9 Canadian Foods You May Not Have Heard Of

We’re a big country with a lot of little culinary particularities. So, while you’ve had your poutine, Kraft dinner, and butter tarts, we bet a few of these regional specialties will surprise you.

Pouding Chômeur

Invented during the Dirty Thirties, pouding chômeur starts with a very basic cake batter. Then, you pour a maple syrup cream sauce over the top. When the cake bakes, the sauce and cake switch places. You end up with a cake caramelized on top, soaked in maple syrup cream sauce on the bottom. Thankfully, it’s pretty easy to make at home.

Ploye

A ploye is Acadian in origin. Popular in New Brunswick, these simple griddle cakes are made with buckwheat flour, wheat flour, baking powder, and water. Thinner than a pancake and thicker than a crepe, ployes can be eaten with beans, maple syrup, cretons, or a traditional Acadian chicken stew called fricot.

Cretons

A Quebec pâté made with pork, onions, and spices. It can be served on a ploye.

Rappie Pie

Eaten in Nova Scotia and PEI, rappie pie is a dish of grated and strained potatoes cooked in broth and layered with onions and meats such as beef, chicken, or bar clams. After the pie is baked for hours, the top should be crispy and the interior tender and gooey. You could probably make this at home, but for the authentic experience, you really want to seek out a grandma in Nova Scotia.

Jiggs Dinner

A Jiggs dinner is a Sunday meal from Newfoundland in which salt beef, cabbage, potato, turnip, and carrot are cooked all together in the same pot. Ask around and you’ll get plenty of explanations about why it’s called a Jiggs dinner, but the reality is it’s named for a character in a comic strip no one remembers anymore.

Flipper Pie

A specialty of Newfoundland and Labrador, flipper pie sees a harp seal flipper cooked with vegetables and sauce and then put into pastry.
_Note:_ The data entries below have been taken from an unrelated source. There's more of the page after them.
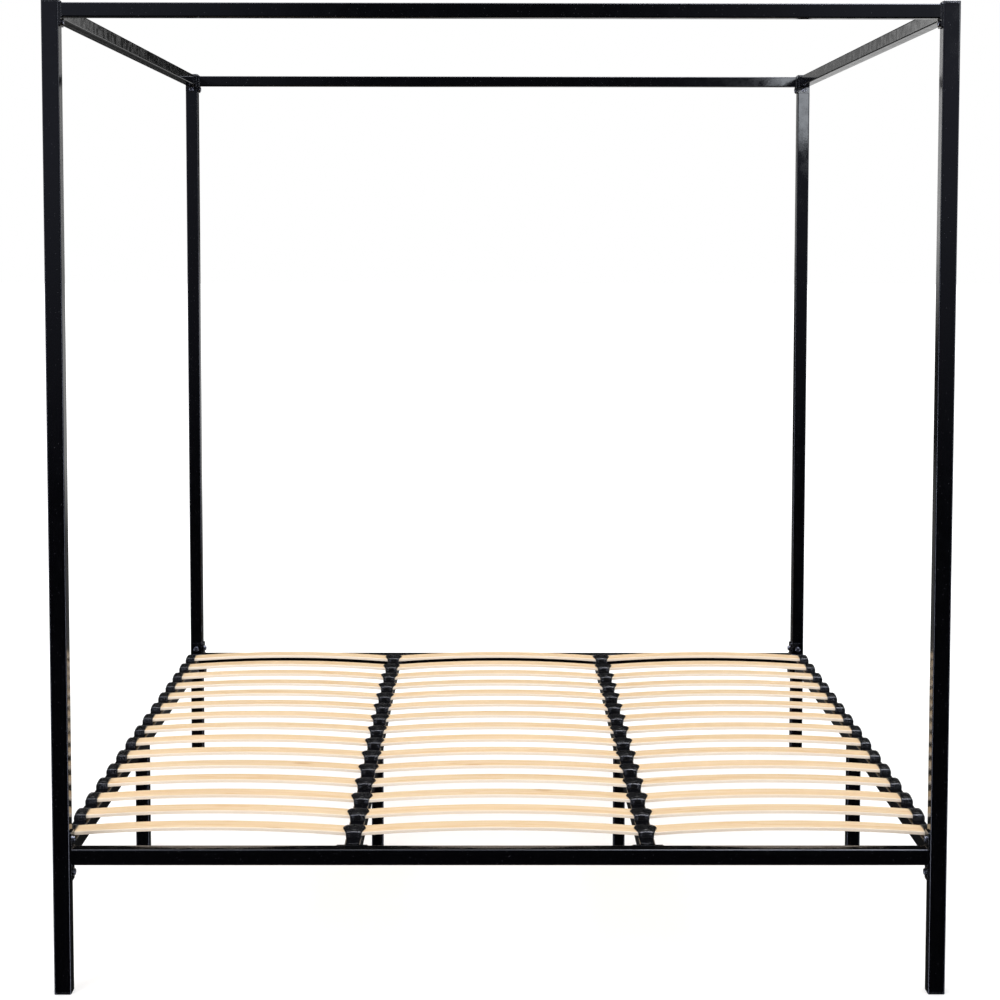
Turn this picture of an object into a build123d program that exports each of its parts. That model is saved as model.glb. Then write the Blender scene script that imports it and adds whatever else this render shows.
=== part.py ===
"""Four poster canopy bed: a bolt-together frame of square steel tube that carries a base of
sprung wooden slats in plastic holders.

Millimetres. +Z is up, +X is to the right of someone who faces the front end, +Y runs to the
rear. The origin is on the floor, under the middle of the bed.
"""
import os

from build123d import *

os.makedirs("parts", exist_ok=True)

# ---- Overall size, over the posts ----
bed_width = 1890.0
bed_length = 2090.0
bed_height = 2090.0

# ---- Square steel tube ----
post_size = 36.0
rail_size = 34.0
canopy_size = 30.0
centre_leg_size = 30.0
tube_wall = 1.5
tube_corner = 3.0
drain_radius = 2.5              # lets the coating bath out of the closed tubes
drain_inset = 60.0

# ---- Heights ----
rail_top = 313.0
cap_thickness = 4.0
foot_thickness = 4.0

# ---- Plates welded to the rails and legs ----
plate_thickness = 4.0
plate_width = 34.0
plate_corner = 3.0
rail_plate_reach = 36.0         # above and below the rail
canopy_plate_reach = 19.0       # below the canopy rail
centre_plate_width = 68.0
leg_plate_thickness = 3.0
leg_plate_length = 84.0
weld_leg = 2.0

# ---- M8 and M6 button head screws, washers and rivet nuts ----
m8_radius = 4.0
m8_length = 16.0
m8_head_radius = 7.0
m8_head_height = 4.4
m8_socket = 5.0                 # across the flats of the key
m8_nut_length = 12.0
m6_radius = 3.0
m6_length = 12.0
m6_head_radius = 5.25
m6_head_height = 3.3
m6_socket = 4.0
m6_nut_length = 9.0
socket_depth = 2.4
head_round = 2.0
thread_slack = 0.05             # shank to nut, on the radius
hole_slack = 0.5                # shank to plate, on the radius
washer_radius = 8.0
washer_thickness = 1.6
nut_skin = 1.5                  # rivet nut body outside its thread, on the radius
collar_skin = 1.5               # set collar outside the body, on the radius
collar_length = 3.0

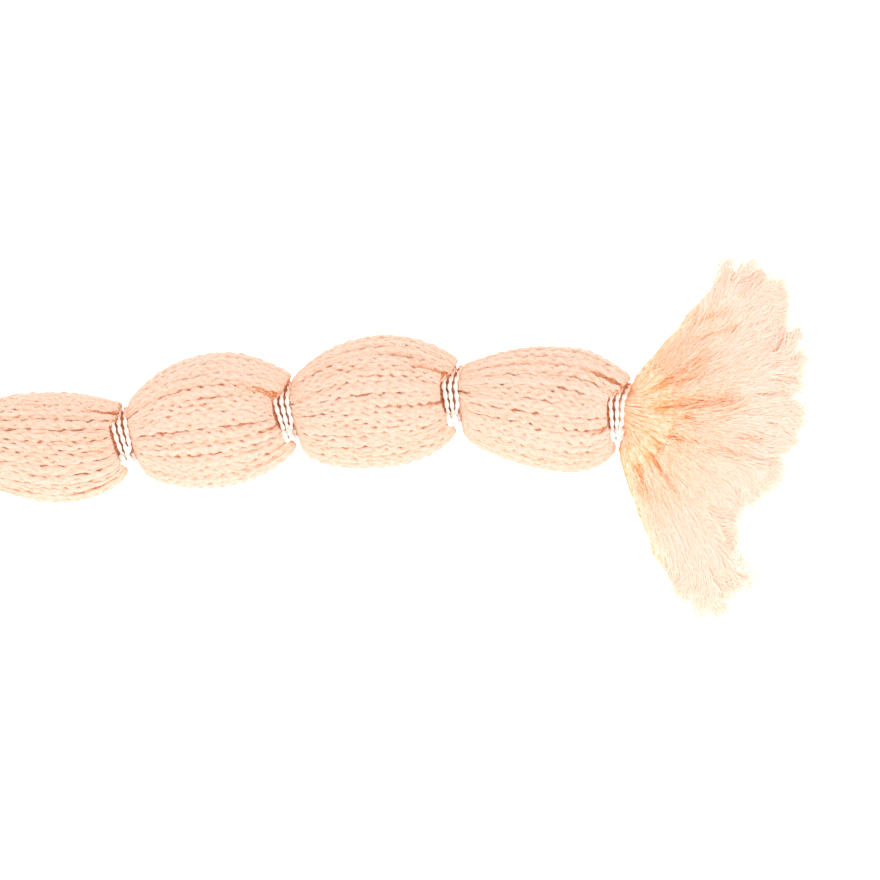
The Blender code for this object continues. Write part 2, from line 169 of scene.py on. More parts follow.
SIDE_DRIFT = 0.34              # how far yarns stray sideways, in yarn spacings
DEPTH_DRIFT = 0.2              # and in depth, in millimetres
STAND_OUT = 0.2                # how far a yarn may stand out of the skin
DRIFT_WAVES = 7                # waves that add up to the yarns' straying
DRIFT_CYCLES = (5, 24)         # of a wave round the bobble
DRIFT_ALONG = 2.6              # most cycles along it
NEARBY = 0.2                   # columns to each side that tell the way round the skin
CORE_DEPTH = 1.0               # of the inner yarns under the skin
CORE_LIP_DEPTH = 1.3           # what the lips add, up to this fullness
CORE_LIP_FULLNESS = 0.5
CORE_NECK_DEPTH = 0.5          # depth in a neck
NECK_SLACK = 0.5               # how much wider than a neck a section of it may be
BOBBLE_SEED = 31

# Partings where the yarns open at a tie: the bobble, its end (0 left, 1 right), the angle over the
# top from the far side, the reach from that end as a share of the bobble, its half width, its depth.
Parting = namedtuple("Parting", "bobble end angle reach half_width depth")
PARTINGS = (
    Parting(0, 1, 44.0, 0.26, 3.4, 1.0),
    Parting(1, 1, 63.0, 0.26, 3.6, 1.2),
    Parting(1, 0, 60.0, 0.16, 2.5, 1.0),
    Parting(1, 1, 108.0, 0.16, 2.5, 1.0),
    Parting(2, 1, 54.0, 0.28, 3.6, 1.2),
    Parting(2, 1, 98.0, 0.18, 2.5, 1.0),
    Parting(2, 0, 76.0, 0.14, 2.5, 1.0),
    Parting(3, 1, 44.0, 0.26, 3.8, 1.1),
    Parting(3, 1, 112.0, 0.14, 2.5, 1.0),
    Parting(3, 0, 82.0, 0.14, 2.5, 1.0),
)
PARTING_SHIFT = 0.3            # how far yarns move aside, in half widths of the parting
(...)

It can be served as a pot pie or a hand pie. Fans describe harp seal as tasting like chicken—the dark meat. If you want to try it yourself, you’ll have to make your way to Newfoundland and Labrador.

Salmon Candy

Smoked salmon, both hot- and cold-smoked, is pretty common in Canadian grocery stores, but you might have a harder time finding salmon candy if you’re not on the coast. Imagine strips of salmon brushed with maple syrup or brown sugar before being smoked. Sweet, savoury, smoked—we thank Indigenous communities on the west coast for this amazing treat.

Oreilles de Crisse

Speaking of sweet and salty, oreilles de crisse are basically pork scratchings served in Quebec sugar shacks to give a salty counterpoint to all the sweet maple-based desserts happening.

Saskatoon Pie

How tasty are saskatoon berries? So delicious that they named a whole city after them. If you’ve never been to the Prairies, saskatoons are little violet berries that look a bit like blueberries. You can have them by themselves, in jams, trail mix, dried, and in smoothies, but the best way to enjoy saskatoons is in pie form.

And really, what berry isn’t made better by putting it into pie form?